Kejadian ini bermula dari ekspresi korban yang mencoba membangun semangat dan kegembiraan di tengah pentas puisi dengan membuka baju sebagai simbol semangat heforia. Namun tindakan korban dianggap tidak pantas oleh aparat desa sehingga menimbulkan kekerasan fisik yang melibatkan Sekretaris Desa, Kepala Pemuda, dan Babinsa—anggota TNI yang bertugas di desa tersebut.
"Saya memang membuka baju dan meneriakkan semangat heforia untuk membangkitkan semangat teman-teman pembaca puisi. Namun, tanpa diduga saya langsung dipukul oleh Sekretaris Desa Ilath, Anwar Solisa. Pukulan itu diikuti oleh kepala pemuda dan bahkan seorang Babinsa dengan inisial DW yang juga melakukan pemukulan," jelas korban saat dimintai keterangan Minggu, 17/8/2025).

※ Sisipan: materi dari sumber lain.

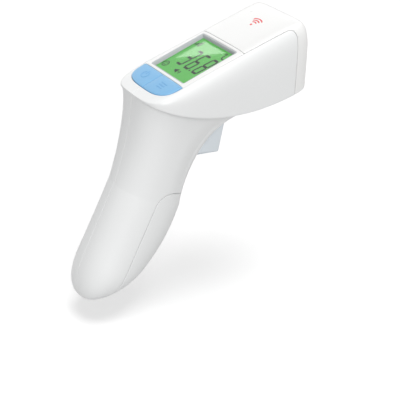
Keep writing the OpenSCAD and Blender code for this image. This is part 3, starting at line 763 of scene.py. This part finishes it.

Menurut keterangan korban, pemukulan terjadi mulai sekitar pukul 18.00 hingga 19.11 Waktu Indonesia Timur (WIT) mencakup berbagai lokasi mulai tempat acara, di jalan, hingga kantor desa yang mengakibatkan luka serius pada korban.
Korban juga menyatakan bahwa Babinsa tersbut secara langsung memberikan pukulan keras yang menyebabkan pendarahan berkepanjangan.
“Setelah saya keluar mau jalan pulang saya saya dipukul dengan kekuatan yang keras oleh babingsa dan mengakibatkan pendarahan sekitar hampir satu jam,” lanjutnya.
Insiden ini kemudian ramai dibagikan di media sosial oleh masyarakat sekitar. Postingan-postingan tersebut memperlihatkan kondisi korban yang mengalami luka serius di wajah dengan darah yang masih terlihat mengalir di sekujur tubuhnya.
Banyak warganet yang menyayangkan tindakan kekerasan tersebut, terutama karena pelakunya adalah aparat desa dan Babinsa. Mereka mengecam kejadian tersebut bukan sebagai bentuk nasihat atau teguran, tetapi sebagai tindakan penganiayaan yang tidak dapat dibenarkan.
Peristiwa ini menjadi sorotan tajam mengingat aparat desa dan Babinsa seharusnya berperan sebagai pelindung masyarakat, bukan melakukan kekerasan fisik terutama di momen bersejarah seperti perayaan kemerdekaan.
Sampai kini, pihak pemerintah desa dan aparat keamanan belum memberikan pernyataan resmi terkait insiden ini.